In the case sub judice, appellant made no demand on the trial court during the three and one-half weeks between the date of submission of the case to the judge and the date of the conviction decision on July 16, 1999. Based on these facts and the directory nature of the statute, we find the trial court sufficiently complied with R.C. 2938.11(F). Appellant's First Assignment of Error is overruled.

II. In his Second Assignment of Error, appellant contends that his conviction was not supported by the weight and sufficiency of the evidence. We disagree. In considering a claim regarding the sufficiency of the evidence, our standard is as follows: *** [T]he inquiry is, after viewing the evidence in the light most favorable to the prosecution, whether any reasonable trier of fact could have found the essential elements of the crime proven beyond a reasonable doubt. State v. Jenks (1991), 61 Ohio St. 3d 259, 273.

The importuning statute at issue, R.C. 2907.07(B), reads as follows:

(B) No person shall solicit a person of the same sex to engage in sexual activity with the offender, when the offender knows such solicitation is offensive to the other person, or is reckless in that regard.

The state concedes that it did not present evidence to meet the "knowing" standard above; therefore, we focus our attention on appellant's assertion that the facts were insufficient to establish that he was reckless in his solicitation of the ranger. Appellant directs us to the Eighth District's decision in State of Ohio Metroparks v. Lasher (Jan. 14, 1999), Cuyahoga App. No. 73085, unreported, where the appellate court found insufficient evidence in the record to establish that the defendant was reckless in soliciting a park ranger sergeant. The court, in addressing whether appellant's solicitation constituted "fighting words" unprotected by the First Amendment, noted the following: * * * The likelihood that, in these circumstances, appellant's words would incite the average person to immediate violence is similarly remote. When Sergeant Carney entered the restroom, appellant was fully clothed and sitting in a stall. At no time did he ever approach Sergeant Carney or make any physical move toward him. By his own description of the restroom layout, Sergeant Carney could have exited the restroom at any time without incident. Moreover, appellant merely told Sergeant Carney what he wanted to do to him; he did not ask Carney to perform any act. Under these circumstances and on this evidence, we conclude that although appellant's words may well have been inappropriate, annoying and even offensive, nonetheless, they did not rise to the level of fighting words. There is similarly insufficient evidence in the record to establish that appellant was reckless in his solicitation of Sergeant Carney. It was Sergeant Carney who initiated the conversation with appellant and who asked appellant to repeat his comment to him. Thus, we are unable to conclude that appellant acted with heedless indifference to the consequences that his solicitation would be offensive. Id. at 5-6.

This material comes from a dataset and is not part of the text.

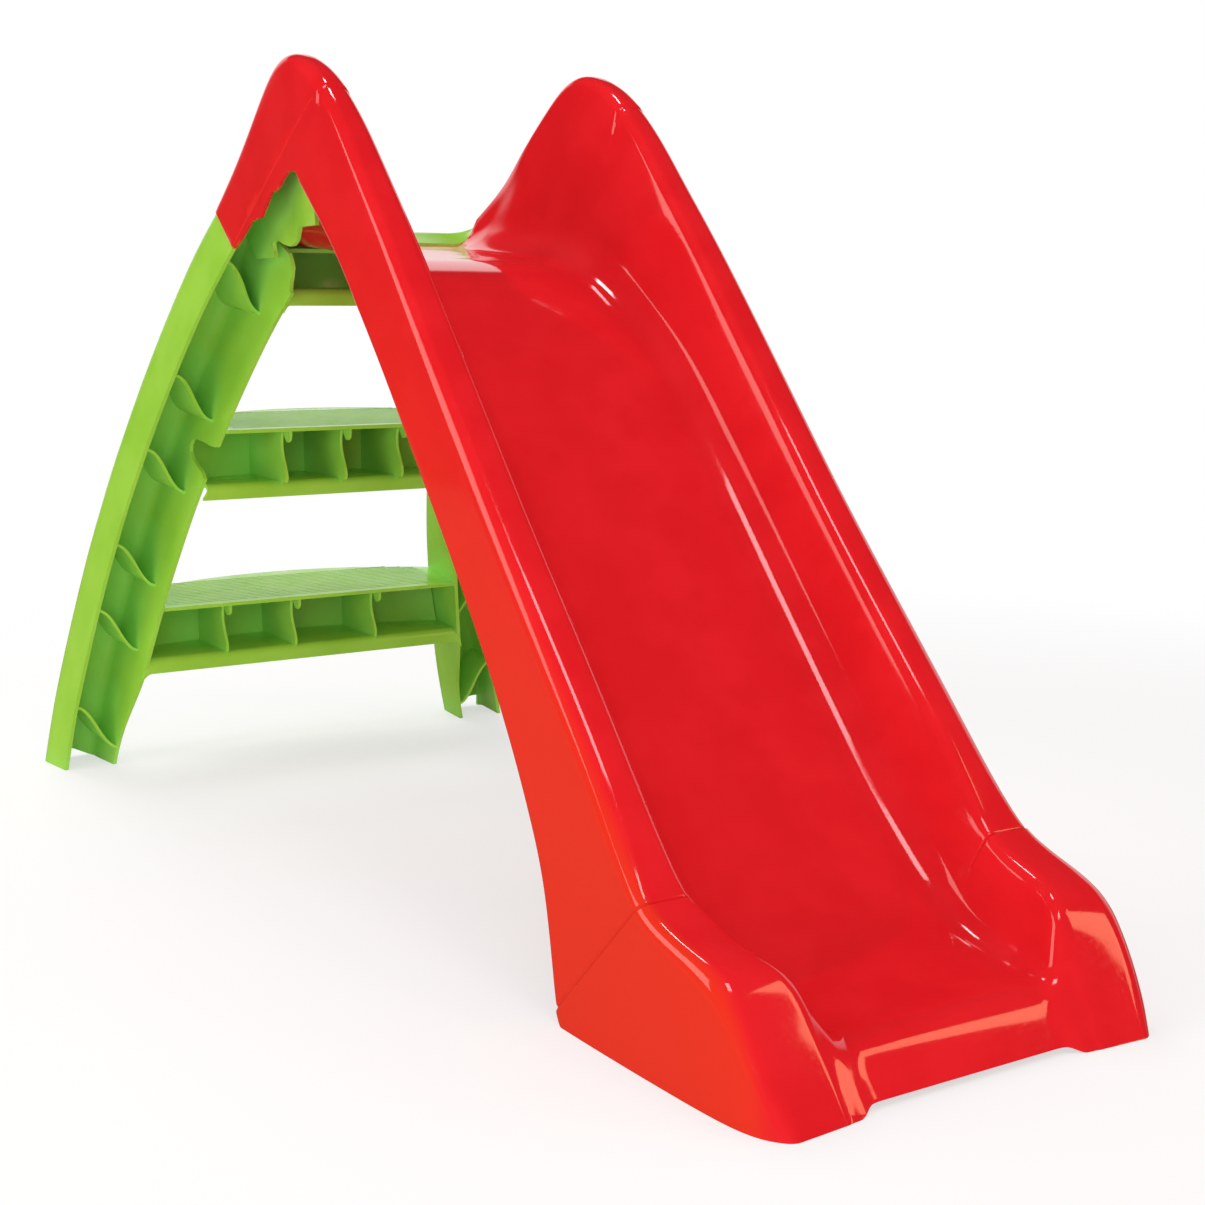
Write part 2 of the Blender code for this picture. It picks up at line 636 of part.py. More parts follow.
def top_profile(rear_y):
    """The top step: a ledge under the deck, the open tread behind it, riser, sole and lip."""
    r = TREAD_EDGE_RADIUS
    ledge = TOP_TREAD_Z - RED_WALL - GAP - 0.004
    sole = TOP_LIP_Z + LIP_HEIGHT
    front = TOP_FRONT_Y
    return [
        (front, ledge - LEDGE_DROP), (TOP_TREAD_START_Y, ledge), (TOP_TREAD_START_Y, TOP_TREAD_Z),
        (rear_y - r, TOP_REAR_Z), (rear_y - r * 0.3, TOP_REAR_Z - r * 0.3),
        (rear_y, TOP_REAR_Z - r), (rear_y, sole + r), (rear_y - r * 0.3, sole + r * 0.3),
        (rear_y - r, sole), (front + 0.040, sole), (front + 0.036, sole - 0.004),
        (front + 0.036, TOP_LIP_Z),
    ]


def top_rib_outline(rear_y):
    """A rib of the top step in side view, from the ledge and the tread down to the sole."""
    bite = GREEN_WALL * 0.6
    ledge = TOP_TREAD_Z - RED_WALL - GAP - GREEN_WALL
    sole = TOP_LIP_Z + LIP_HEIGHT + bite
    front = TOP_FRONT_Y
    start = TOP_TREAD_START_Y + GREEN_WALL / 2
    slope = LEDGE_DROP / (TOP_TREAD_START_Y - front)
    under = ledge - GREEN_WALL + bite
    return [
        (front + 0.022, under - slope * (start - front - 0.022)),
        (front + 0.026, (under + sole) / 2), (front + 0.044, sole),
        (rear_y - bite, sole), (rear_y - bite, TOP_REAR_Z - bite),
        (start + GREEN_WALL, TOP_TREAD_Z - bite), (start, TOP_TREAD_Z - bite), (start, under),
    ]


def build_top_step(parts, cutters):
    mesh = step_sheet("top_step", top_profile, TOP_REAR_BULGE, TOP_REAR_Y)
    outline = top_rib_outline(TOP_REAR_Y + TOP_REAR_BULGE * 0.5)
    ribs = [(outline, x * TOP_RIB_SPACING) for x in (-1, 0, 1)]
    build_step("top_step", mesh, ribs, parts, cutters)


def main():
    clear_scene()
    parts = new_collection("toddler_slide")
    cutters = new_collection("cutters")
    floor = build_chute(parts, cutters)
    build_stiles(parts, cutters, floor)
    build_steps(parts, cutters)


main()
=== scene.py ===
# %% [markdown]
# # A toddler slide in two glossy mouldings
# The real object is a red chute moulding that plugs onto a green ladder moulding. The frame
# holds its solids at their real size. They could be shown as they are, but a gloss surface shows
# every facet and every missing round. So this script dresses them: one smooth shell for the whole
# chute, with its witness lines and rolled edges, and one for each part of the ladder.

# %% Load the frame
import json
import math

import bmesh
import bpy
from mathutils import Matrix, Vector

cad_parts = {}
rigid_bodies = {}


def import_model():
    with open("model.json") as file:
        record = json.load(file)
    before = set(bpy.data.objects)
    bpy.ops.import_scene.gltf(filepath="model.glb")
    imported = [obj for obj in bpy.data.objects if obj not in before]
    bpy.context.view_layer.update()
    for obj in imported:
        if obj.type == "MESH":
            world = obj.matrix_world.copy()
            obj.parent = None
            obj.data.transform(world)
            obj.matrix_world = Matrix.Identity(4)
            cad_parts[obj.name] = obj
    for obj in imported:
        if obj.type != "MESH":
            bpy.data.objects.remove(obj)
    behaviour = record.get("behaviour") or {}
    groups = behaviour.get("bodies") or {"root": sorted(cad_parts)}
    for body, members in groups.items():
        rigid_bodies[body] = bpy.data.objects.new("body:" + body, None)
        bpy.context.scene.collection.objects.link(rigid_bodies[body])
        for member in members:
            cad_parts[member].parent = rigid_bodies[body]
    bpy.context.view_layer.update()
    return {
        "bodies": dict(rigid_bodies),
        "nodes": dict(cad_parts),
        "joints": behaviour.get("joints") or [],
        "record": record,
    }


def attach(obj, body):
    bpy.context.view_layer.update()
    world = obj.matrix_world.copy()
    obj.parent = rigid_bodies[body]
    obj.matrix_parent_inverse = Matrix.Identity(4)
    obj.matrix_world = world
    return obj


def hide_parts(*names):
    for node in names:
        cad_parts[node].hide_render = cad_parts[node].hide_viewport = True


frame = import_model()

# %% [markdown]
# ## Camera
# The photograph was taken from the front left and a little above the steps. A camera can be set
# by eye, but then every later shape is matched to a wrong view. Here its lens and place were
# worked out from the parallel edges of the treads, lips and rails.

# %% Camera
PHOTO_PIXELS = 1205
FOCAL_PIXELS = 1829
SENSOR_MM = 36
CAMERA_PLACE = (-0.8213, -1.4507, 0.5096)
CAMERA_TURN = -32.01
CAMERA_DOWN = 9.14

camera_data = bpy.data.cameras.new("photo_camera")
camera_data.sensor_width = SENSOR_MM
camera_data.lens = FOCAL_PIXELS / PHOTO_PIXELS * SENSOR_MM
camera = bpy.data.objects.new("photo_camera", camera_data)
camera.location = CAMERA_PLACE
camera.rotation_euler = (math.radians(90 - CAMERA_DOWN), 0, math.radians(CAMERA_TURN))
bpy.context.scene.collection.objects.link(camera)
bpy.context.scene.camera = camera
print("lens:", round(camera_data.lens, 2), "mm")

# %% [markdown]
# ## Helpers for meshes
# A moulding is a thin wall, so most pieces here start as an open sheet: rows of points, joined
# into faces. Solidify then gives the sheet its wall, and booleans trim it. A box that is hollowed
# out would also give walls, but not one wall of even thickness round every bend.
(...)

In the case sub judice, in contrast, Officer Rotunno testified that appellant originally initiated the conversation, that appellant made a physical move toward his genital area, and that appellant inquired of him whether he "like[d] to suck or be sucked." Tr. Vol. II at 6-8. We therefore find appellant's reliance on Lasher unpersuasive, and conclude that a reasonable trier of fact could have found the essential elements of reckless importuning proven beyond a reasonable doubt. We next turn to appellant's contention that his conviction is against the manifest weight of the evidence. Our standard of review is stated as follows: The court, reviewing the entire record, weighs the evidence and all reasonable inferences, considers the credibility of witnesses and determines whether in resolving conflicts in the evidence, the jury clearly lost its way and created such a manifest miscarriage of justice that the conviction must be reversed and a new trial ordered. State v. Martin (1983),20 Ohio App. 3d 172, 175.

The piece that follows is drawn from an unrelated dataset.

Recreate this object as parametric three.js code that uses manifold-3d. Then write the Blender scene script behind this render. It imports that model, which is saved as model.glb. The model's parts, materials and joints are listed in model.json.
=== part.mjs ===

Our review of the record indicates the bulk of testimony was supplied by Officer Rotunno and appellant. Comparing the two versions of the incident, it does not appear that the general sequence of events or the locations thereof are in severe conflict. However, appellant's portrayal of the incident suggests a much more proactive conversational role by Rotunno. For example, appellant testified: And then I turned around and I said I don't know . . . I like to get off and he said well how do you like to get off and I said I don't know I like to get sucked. I believe it was at that time that he said he goes what do you got let me see and it was. . . . Tr. Vol. II at 51.

Nonetheless, after reviewing the entire record and the transcripts therein, we are persuaded that the finder of fact did not lose his way and create a manifest miscarriage of justice. Appellant's conviction was not against the manifest weight of the evidence presented. Appellant's Second Assignment of Error is overruled.

For the reasons stated in the foregoing opinion, the decision of the Massillon Municipal Court, Stark County, Ohio, is hereby affirmed.

Wise, J. FARMER, P.J. and EDWARDS, J. CONCUR.